Friday, October 11, 2013

Thanks, Mom, For Your Festive Spirit

 
Hey Mom, the holidays are coming and I wish you were here. You loved holiday festivities, holiday decorating, holiday gift giving, holiday cooking...really, holiday anything. And, you didn't limit your enthusiasm for the "big" holidays. You'd be pleased to learn that Americans have embraced Halloween. It's second only to Christmas in the money spent these days. Remember the black cat costume Donna made for me.She stuffed the tail with Kapoc that wafted all over the house. I'm amazed and impressed you felt comfortable letting me take off in the dark of night to wander the neighborhood with my friends for Trick or Treating. I'm glad it was a less frightening world back then, and I"m glad you had confidence in me. 
 
Not having children, you'd be sad to find that I've been hardly aware of the holidays.

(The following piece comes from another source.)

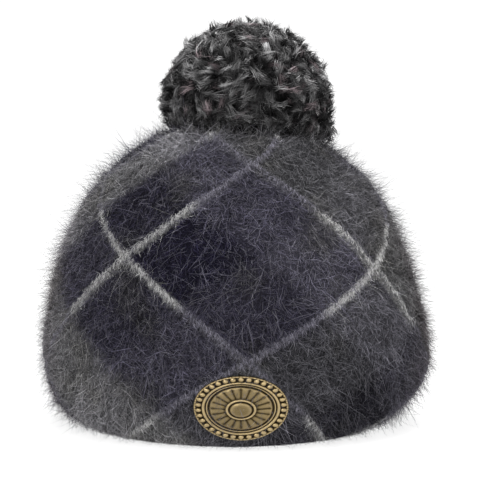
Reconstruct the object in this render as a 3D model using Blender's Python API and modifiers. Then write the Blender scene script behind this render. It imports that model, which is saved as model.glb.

I think you'd have been sad I didn't have children, too, though you would have never told me. I have intentions of doing some decorating but have rarely gotten around to it. This weekend, though, I'm going to buy a large pumpkin and set it on the steps. No, I won't carve it. I know, that confounds you. If I remember there were no pumpkins adorning our house that hadn't been carved with triangle eyes and noses and a smile with missing teeth. Just like you felt that pictures needed to have people in them to be worth taking, you couldn't see a pumpkin without needing to give it a face.
 
I want you to know, Mom, that I have a friend who embraces and enjoys holidays in ways that remind me of you. She has boxes of holiday decorations like you did. She enjoys adorning her home with special holiday reminders of the past, like tree ornaments celebrating earlier years in her children's lives. She just began decorating for fall, the Halloween/Thanksgiving part of the year. The picture of her unusual wire and beaded pumpkin shape with votives surrounded by turkey's was creative, beautiful and something that would have lit up your eyes and convinced you that here was a person 'after your own heart'. You would have enjoyed her, Mom, and she would have appreciated you and understood your love of holidays.
 
I remember the year that the BIG Christmas gift to the whole family, plus Grandma and LD, was tickets and hotel accommodations to see the Ice Capades in Spokane. Wow, I remember staying in a hotel room for the first time in my life, how exciting and exotic it felt. I think I remember that treat more than the actual Ice Capades.
 
I loved the lights that always adorned our house at Christmas. I remember the year you bought a stuffable life sized plastic Santa from that little catalogue filled with odd and sundry things. Stuffed with newspaper, you sat him out on the bench in our yard. Then, as the story goes, Daddy came up with the idea of putting Santa's feet in a bucket with some dry ice. The Christmas-inspired humor made the neighbors laugh and won you third place in the town's home decorating contest. That began a tradition that, every  year had the whole town driving past our house on the tour of decorated homes as you vied for top prize and won it a couple of times. I can still see the picture from the newspaper of you and Daddy holding up your first place trophy. You took holiday decorating more serious than most. 
 
Be it Valentines Day, Fourth of July, or Halloween, our house did not go unadorned. Easter Baskets, well planned pranks on April Fool's Day, you loved it all. In honor of, and as an inspiration from you, when Donna's boys graduated college, as a present, I sent them each a large box filled with some beautiful holiday decorations and dishes to help them start their own holiday traditions as they began their adult lives.
 
As the holiday season approaches I think of you often, Mom, and that is good. How our lives have an impact on those left behind is through memory. Though I wish we could have built more memories together as adults, I treasure my memories of you, your kind heart and your festive spirit.